> _Exercise description_
Extract each line of the data and write it out again exactly.

========================================================================

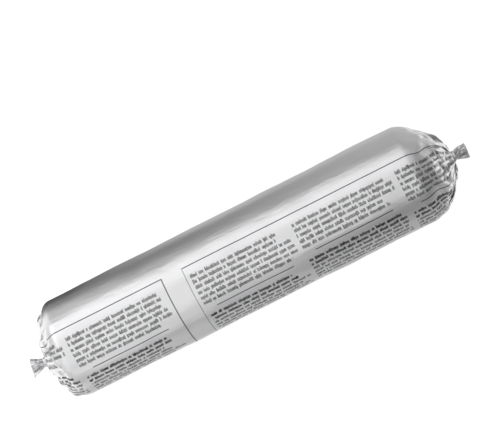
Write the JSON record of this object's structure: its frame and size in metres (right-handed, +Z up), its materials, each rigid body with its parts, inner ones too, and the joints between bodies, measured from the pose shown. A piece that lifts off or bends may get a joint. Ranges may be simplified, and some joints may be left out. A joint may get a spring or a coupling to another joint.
{
  "type": "sealant foil sausage pack",
  "caption": "Sealed foil film tube full of joint sealant, gathered into pleats at both ends and closed by wire clips, for loading whole into a barrel gun.",
  "frame": {"origin": "on the flat spot it lies on, under the middle of its width and half way between its tail tips", "axes": "+X along the pack towards its longer, more pointed end; +Z up"},
  "size_m": [0.236, 0.05, 0.049],
  "materials": {
    "foil_film": "satin foil film",
    "clip_wire": "pressed wire"
  },
  "bodies": {
    "root": {"foil_pack": "foil_film", "blunt_end_clip": "clip_wire", "long_end_clip": "clip_wire"}
  },
  "joints": []
}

========================================================================

> _The output_
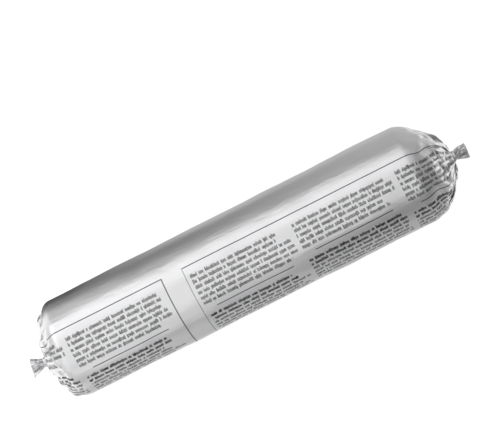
Write the JSON record of this object's structure: its frame and size in metres (right-handed, +Z up), its materials, each rigid body with its parts, inner ones too, and the joints between bodies, measured from the pose shown. A piece that lifts off or bends may get a joint. Ranges may be simplified, and some joints may be left out. A joint may get a spring or a coupling to another joint.
{
  "type": "sealant foil sausage pack",
  "caption": "Sealed foil film tube full of joint sealant, gathered into pleats at both ends and closed by wire clips, for loading whole into a barrel gun.",
  "frame": {"origin": "on the flat spot it lies on, under the middle of its width and half way between its tail tips", "axes": "+X along the pack towards its longer, more pointed end; +Z up"},
  "size_m": [0.236, 0.05, 0.049],
  "materials": {
    "foil_film": "satin foil film",
    "clip_wire": "pressed wire"
  },
  "bodies": {
    "root": {"foil_pack": "foil_film", "blunt_end_clip": "clip_wire", "long_end_clip": "clip_wire"}
  },
  "joints": []
}